• [Given task] Quote every line of the material beneath this one.

— start Stored data —

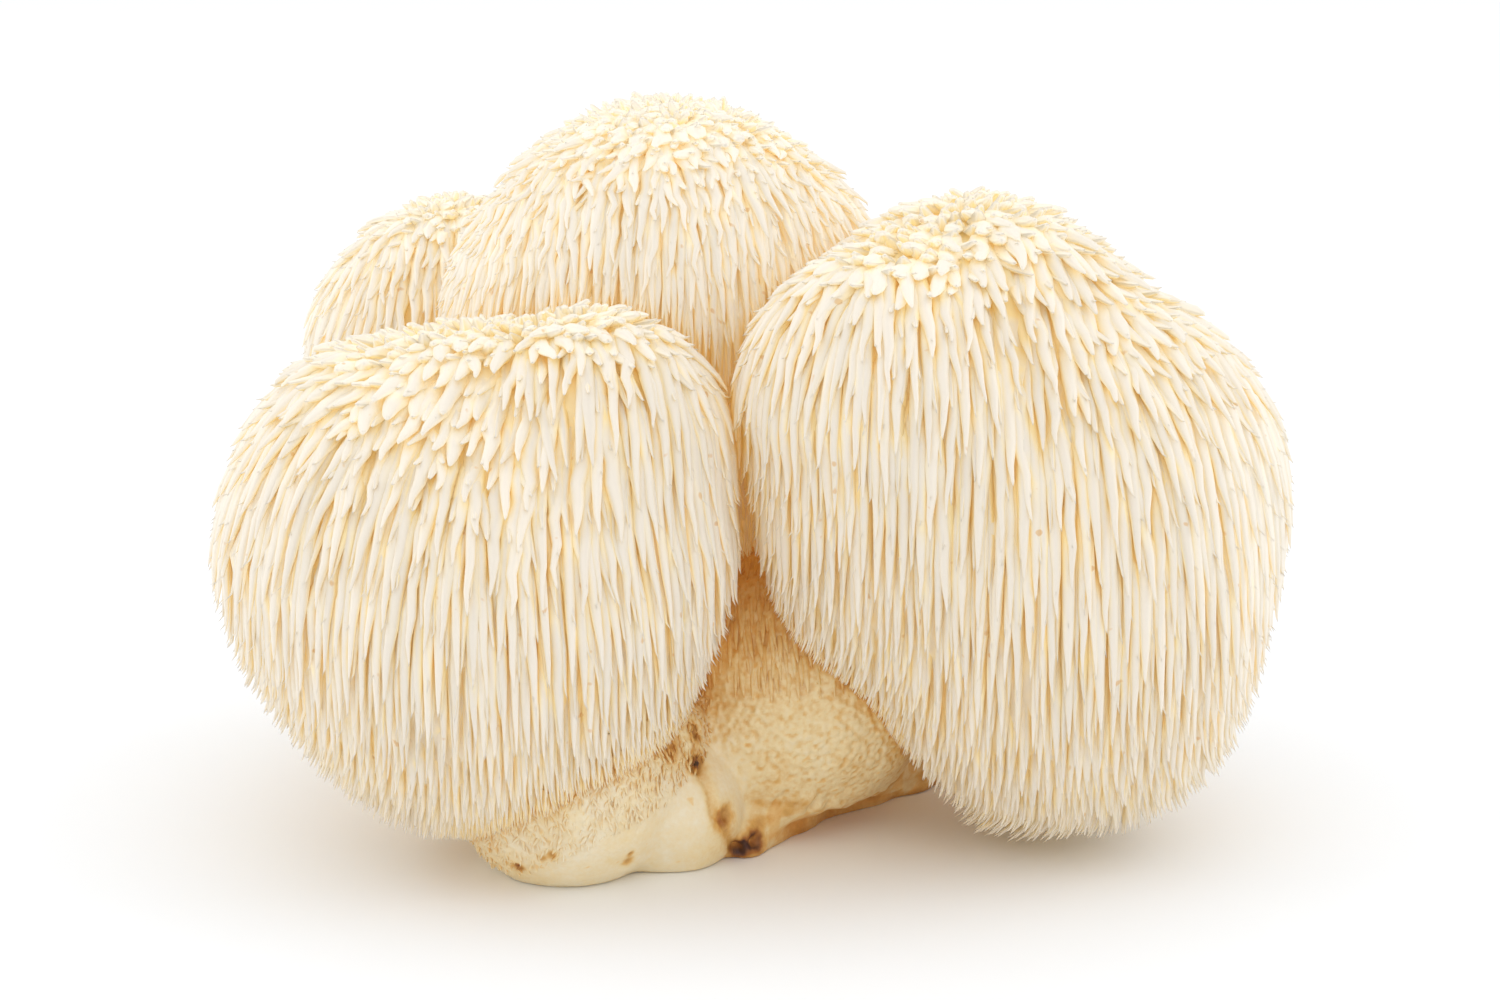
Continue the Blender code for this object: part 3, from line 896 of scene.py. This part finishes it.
def foot_material():
    material, nodes, links, shader = new_material("foot_flesh")
    speckle = spread(nodes, links, grain(nodes, links, 0.8, 4.0), 0.25, 0.75, -0.06, 0.06)
    total = summed(nodes, links, attribute(nodes, "stain_and_shade"), speckle)
    colour = colour_steps(nodes, total, links, STAIN_AND_SHADE_COLOURS)
    # Painted shade: the foot is darkened and warmed where little air is close by and further off.
    near = colour_steps(nodes, attribute(nodes, "near_air"), links, SHADE_COLOURS)
    far = colour_steps(nodes, attribute(nodes, "far_air"), links, SHADE_COLOURS)
    colour = blend(nodes, links, 0.6, colour, near, "MULTIPLY")
    colour = blend(nodes, links, 0.8, colour, far, "MULTIPLY")
    links.new(colour, shader.inputs["Base Color"])
    # Painted glow, as on the spines.
    add_glow(nodes, links, shader, 0.7)
    rough = spread(nodes, links, grain(nodes, links, 1.8, 3.0), 0.3, 0.7, 0.45, 0.7)
    links.new(rough, shader.inputs["Roughness"])
    bump = nodes.new("ShaderNodeBump")
    bump.inputs["Strength"].default_value = 0.6
    bump.inputs["Distance"].default_value = 0.0002
    links.new(grain(nodes, links, 0.7, 3.0), bump.inputs["Height"])
    links.new(bump.outputs["Normal"], shader.inputs["Normal"])
    return material


# ------------------------------------------------------------ stage
def build_stage():
    shape = bmesh.new()
    bmesh.ops.create_grid(shape, x_segments=1, y_segments=1, size=3.0)
    mesh = bpy.data.meshes.new("floor")
    shape.to_mesh(mesh)
    shape.free()
    floor = bpy.data.objects.new("floor", mesh)
    bpy.context.scene.collection.objects.link(floor)
    floor.location.z = -0.0002
    material, nodes, links, shader = new_material("floor_white")
    shader.inputs["Base Color"].default_value = (0.89, 0.91, 0.935, 1)
    shader.inputs["Roughness"].default_value = 0.8
    mesh.materials.append(material)


SKY_UP = (0.80, 1.16)     # the sky's strength at the horizon and overhead
SKY_BACK = (0.08, -0.02)  # and what is added in front and behind


def light_panel(name, place, target, size, power):
    data = bpy.data.lights.new(name, "AREA")
    data.shape = "SQUARE"
    data.size = size
    data.energy = power
    lamp = bpy.data.objects.new(name, data)
    bpy.context.scene.collection.objects.link(lamp)
    lamp.location = place
    lamp.rotation_euler = (Vector(target) - Vector(place)).to_track_quat("-Z", "Y").to_euler()


def build_light():
    world = bpy.data.worlds.new("studio")
    bpy.context.scene.world = world
    world.use_nodes = True
    nodes = world.node_tree.nodes
    links = world.node_tree.links
    place = nodes.new("ShaderNodeTexCoord")
    parts = nodes.new("ShaderNodeSeparateXYZ")
    links.new(place.outputs["Generated"], parts.inputs["Vector"])
    upward = spread(nodes, links, parts.outputs["Z"], 0.0, 1.0, *SKY_UP)
    behind = spread(nodes, links, parts.outputs["Y"], -1.0, 1.0, *SKY_BACK)
    links.new(summed(nodes, links, upward, behind), nodes["Background"].inputs["Strength"])
    nodes["Background"].inputs["Color"].default_value = (1, 1, 1, 1)
    target = (0.0, 0.0, 0.05)
    light_panel("left_panel", (-0.9, 0.1, 0.5), target, 0.8, 2)
    light_panel("right_panel", (0.9, 0.1, 0.5), target, 0.8, 2)
    bpy.context.scene.view_settings.view_transform = "Standard"
    bpy.context.scene.cycles.diffuse_bounces = 12
    bpy.context.scene.cycles.max_bounces = 16


def build_camera():
    data = bpy.data.cameras.new("camera")
    data.lens = 100.0
    data.sensor_width = 36.0
    camera = bpy.data.objects.new("camera", data)
    bpy.context.scene.collection.objects.link(camera)
    elevation = math.radians(15.0)
    aim = Vector((0.0083, 0.0, 0.0579))
    back = Vector((0.0, -math.cos(elevation), math.sin(elevation)))
    camera.location = aim + back * 0.6945
    camera.rotation_euler = (-back).to_track_quat("-Z", "Y").to_euler()
    bpy.context.scene.camera = camera


# ------------------------------------------------------------ assembly
def settle(piece):
    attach(piece, "root")
    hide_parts("mushroom")


build_camera()
build_stage()
build_light()
spines = spine_material()
grown = {}
for seed, (name, lobe) in enumerate(LOBES.items(), start=1):
    neighbours = [other["form"] for other in LOBES.values() if other is not lobe] + [FOOT]
    grown[name] = grow(name, lobe, neighbours, seed)
    grown[name + "_under"] = grow(name, lobe, neighbours, seed + 10, under=True)
foot = model_foot()
skin, _ = corners_of(foot.data)
clear = np.min([distance(skin, lobe["form"]) for lobe in LOBES.values()], axis=0)
hem_gap = distance(skin, FRONT_LEFT_LOBE)
upper = (clear > -1.0) & (skin[:, 2] > 27.0) & (skin[:, 0] > -3.0) & (skin[:, 0] < 30.0)
upper &= skin[:, 1] < 14.0
felted = (hem_gap > -1.0) & (hem_gap < 6.0) & (clear > -1.0) & (skin[:, 1] < 6.0)
felted &= (skin[:, 2] > 1.5) & (skin[:, 0] < 2.0)
grown["mound"] = grow_on_foot(skin[upper], MOUND_SPINES, 21)
grown["fringe"] = grow_on_foot(skin[felted], FRINGE_HAIRS, 22)
filled = fill_air(grown.values())
for name, lobe in LOBES.items():
    group = grown[name]
    hair = group["lengths"] < HAIR_LIMIT
    short = (group["lengths"] < SHORT_LIMIT) & ~hair
    settle(model_spines(name + "_long_spines", chosen_from(group, ~short & ~hair),
                        LONG_SPINES[lobe["pattern"]], filled, spines))
    settle(model_spines(name + "_short_spines", chosen_from(group, short), SHORT_SPINE, filled, spines))
    settle(model_spines(name + "_hairs", chosen_from(group, hair), HAIR, filled, spines))
    settle(model_spines(name + "_under_spines", grown[name + "_under"], UNDER_SPINE, filled, spines))
settle(model_flesh(filled, spines))
foot_flesh = foot_material()
settle(finish_foot(foot, filled, foot_flesh))
settle(model_spines("mound_spines", grown["mound"], SHORT_SPINE, filled, foot_flesh, True))
settle(model_spines("fringe_hairs", grown["fringe"], HAIR, filled, foot_flesh, True))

— end Stored data —

• [The answer]
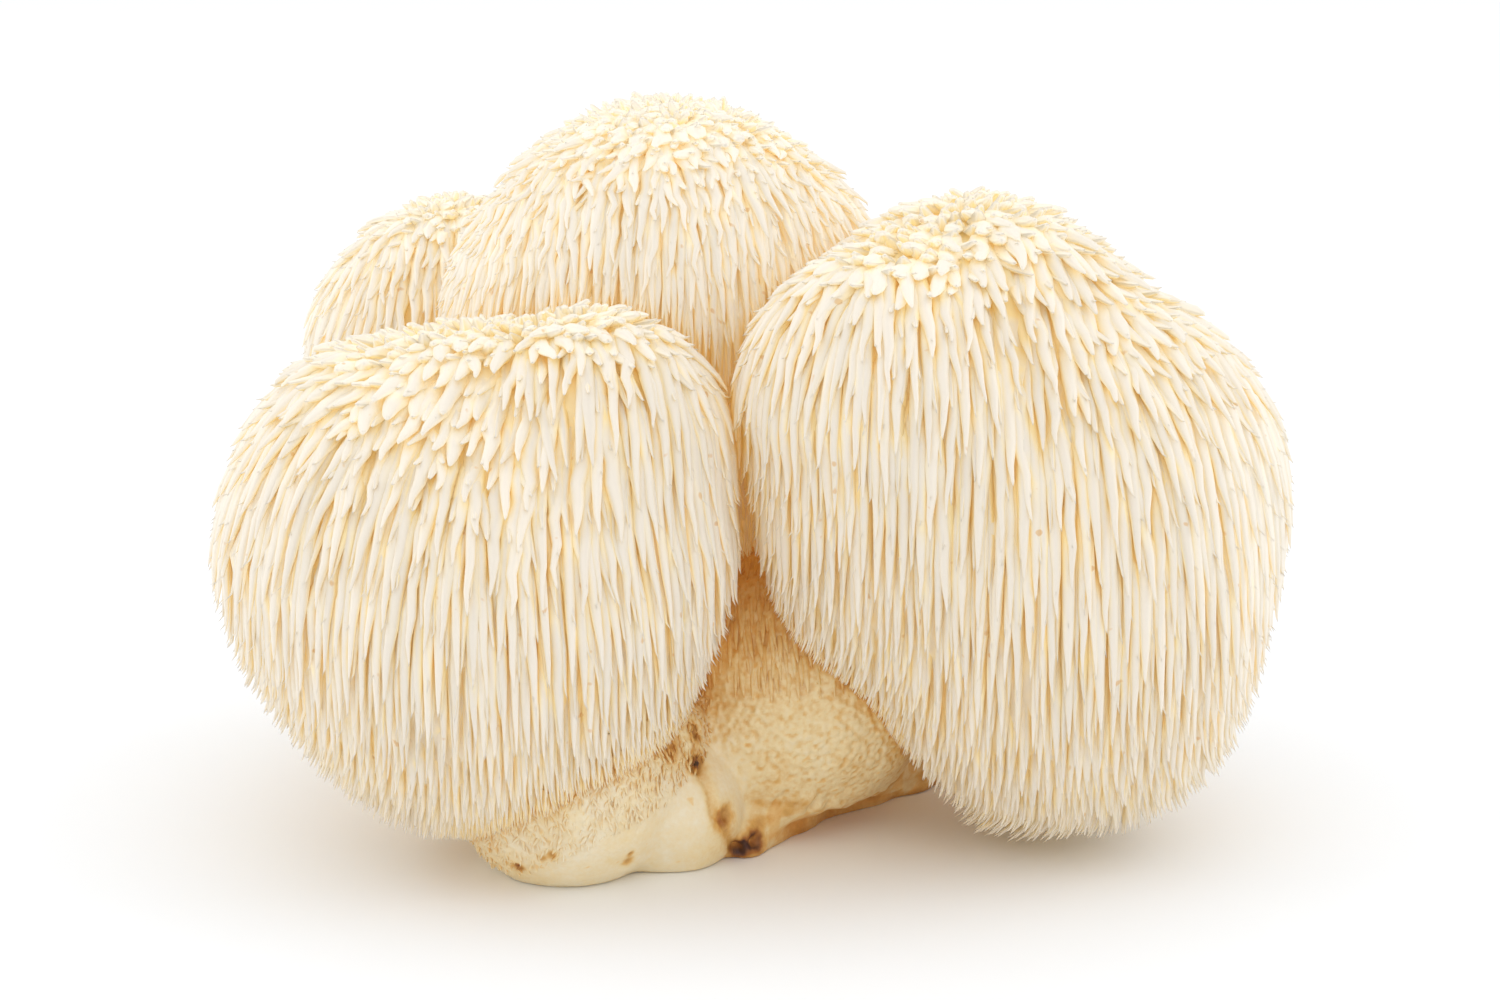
Continue the Blender code for this object: part 3, from line 896 of scene.py. This part finishes it.
def foot_material():
    material, nodes, links, shader = new_material("foot_flesh")
    speckle = spread(nodes, links, grain(nodes, links, 0.8, 4.0), 0.25, 0.75, -0.06, 0.06)
    total = summed(nodes, links, attribute(nodes, "stain_and_shade"), speckle)
    colour = colour_steps(nodes, total, links, STAIN_AND_SHADE_COLOURS)
    # Painted shade: the foot is darkened and warmed where little air is close by and further off.
    near = colour_steps(nodes, attribute(nodes, "near_air"), links, SHADE_COLOURS)
    far = colour_steps(nodes, attribute(nodes, "far_air"), links, SHADE_COLOURS)
    colour = blend(nodes, links, 0.6, colour, near, "MULTIPLY")
    colour = blend(nodes, links, 0.8, colour, far, "MULTIPLY")
    links.new(colour, shader.inputs["Base Color"])
    # Painted glow, as on the spines.
    add_glow(nodes, links, shader, 0.7)
    rough = spread(nodes, links, grain(nodes, links, 1.8, 3.0), 0.3, 0.7, 0.45, 0.7)
    links.new(rough, shader.inputs["Roughness"])
    bump = nodes.new("ShaderNodeBump")
    bump.inputs["Strength"].default_value = 0.6
    bump.inputs["Distance"].default_value = 0.0002
    links.new(grain(nodes, links, 0.7, 3.0), bump.inputs["Height"])
    links.new(bump.outputs["Normal"], shader.inputs["Normal"])
    return material


# ------------------------------------------------------------ stage
def build_stage():
    shape = bmesh.new()
    bmesh.ops.create_grid(shape, x_segments=1, y_segments=1, size=3.0)
    mesh = bpy.data.meshes.new("floor")
    shape.to_mesh(mesh)
    shape.free()
    floor = bpy.data.objects.new("floor", mesh)
    bpy.context.scene.collection.objects.link(floor)
    floor.location.z = -0.0002
    material, nodes, links, shader = new_material("floor_white")
    shader.inputs["Base Color"].default_value = (0.89, 0.91, 0.935, 1)
    shader.inputs["Roughness"].default_value = 0.8
    mesh.materials.append(material)


SKY_UP = (0.80, 1.16)     # the sky's strength at the horizon and overhead
SKY_BACK = (0.08, -0.02)  # and what is added in front and behind


def light_panel(name, place, target, size, power):
    data = bpy.data.lights.new(name, "AREA")
    data.shape = "SQUARE"
    data.size = size
    data.energy = power
    lamp = bpy.data.objects.new(name, data)
    bpy.context.scene.collection.objects.link(lamp)
    lamp.location = place
    lamp.rotation_euler = (Vector(target) - Vector(place)).to_track_quat("-Z", "Y").to_euler()


def build_light():
    world = bpy.data.worlds.new("studio")
    bpy.context.scene.world = world
    world.use_nodes = True
    nodes = world.node_tree.nodes
    links = world.node_tree.links
    place = nodes.new("ShaderNodeTexCoord")
    parts = nodes.new("ShaderNodeSeparateXYZ")
    links.new(place.outputs["Generated"], parts.inputs["Vector"])
    upward = spread(nodes, links, parts.outputs["Z"], 0.0, 1.0, *SKY_UP)
    behind = spread(nodes, links, parts.outputs["Y"], -1.0, 1.0, *SKY_BACK)
    links.new(summed(nodes, links, upward, behind), nodes["Background"].inputs["Strength"])
    nodes["Background"].inputs["Color"].default_value = (1, 1, 1, 1)
    target = (0.0, 0.0, 0.05)
    light_panel("left_panel", (-0.9, 0.1, 0.5), target, 0.8, 2)
    light_panel("right_panel", (0.9, 0.1, 0.5), target, 0.8, 2)
    bpy.context.scene.view_settings.view_transform = "Standard"
    bpy.context.scene.cycles.diffuse_bounces = 12
    bpy.context.scene.cycles.max_bounces = 16


def build_camera():
    data = bpy.data.cameras.new("camera")
    data.lens = 100.0
    data.sensor_width = 36.0
    camera = bpy.data.objects.new("camera", data)
    bpy.context.scene.collection.objects.link(camera)
    elevation = math.radians(15.0)
    aim = Vector((0.0083, 0.0, 0.0579))
    back = Vector((0.0, -math.cos(elevation), math.sin(elevation)))
    camera.location = aim + back * 0.6945
    camera.rotation_euler = (-back).to_track_quat("-Z", "Y").to_euler()
    bpy.context.scene.camera = camera


# ------------------------------------------------------------ assembly
def settle(piece):
    attach(piece, "root")
    hide_parts("mushroom")


build_camera()
build_stage()
build_light()
spines = spine_material()
grown = {}
for seed, (name, lobe) in enumerate(LOBES.items(), start=1):
    neighbours = [other["form"] for other in LOBES.values() if other is not lobe] + [FOOT]
    grown[name] = grow(name, lobe, neighbours, seed)
    grown[name + "_under"] = grow(name, lobe, neighbours, seed + 10, under=True)
foot = model_foot()
skin, _ = corners_of(foot.data)
clear = np.min([distance(skin, lobe["form"]) for lobe in LOBES.values()], axis=0)
hem_gap = distance(skin, FRONT_LEFT_LOBE)
upper = (clear > -1.0) & (skin[:, 2] > 27.0) & (skin[:, 0] > -3.0) & (skin[:, 0] < 30.0)
upper &= skin[:, 1] < 14.0
felted = (hem_gap > -1.0) & (hem_gap < 6.0) & (clear > -1.0) & (skin[:, 1] < 6.0)
felted &= (skin[:, 2] > 1.5) & (skin[:, 0] < 2.0)
grown["mound"] = grow_on_foot(skin[upper], MOUND_SPINES, 21)
grown["fringe"] = grow_on_foot(skin[felted], FRINGE_HAIRS, 22)
filled = fill_air(grown.values())
for name, lobe in LOBES.items():
    group = grown[name]
    hair = group["lengths"] < HAIR_LIMIT
    short = (group["lengths"] < SHORT_LIMIT) & ~hair
    settle(model_spines(name + "_long_spines", chosen_from(group, ~short & ~hair),
                        LONG_SPINES[lobe["pattern"]], filled, spines))
    settle(model_spines(name + "_short_spines", chosen_from(group, short), SHORT_SPINE, filled, spines))
    settle(model_spines(name + "_hairs", chosen_from(group, hair), HAIR, filled, spines))
    settle(model_spines(name + "_under_spines", grown[name + "_under"], UNDER_SPINE, filled, spines))
settle(model_flesh(filled, spines))
foot_flesh = foot_material()
settle(finish_foot(foot, filled, foot_flesh))
settle(model_spines("mound_spines", grown["mound"], SHORT_SPINE, filled, foot_flesh, True))
settle(model_spines("fringe_hairs", grown["fringe"], HAIR, filled, foot_flesh, True))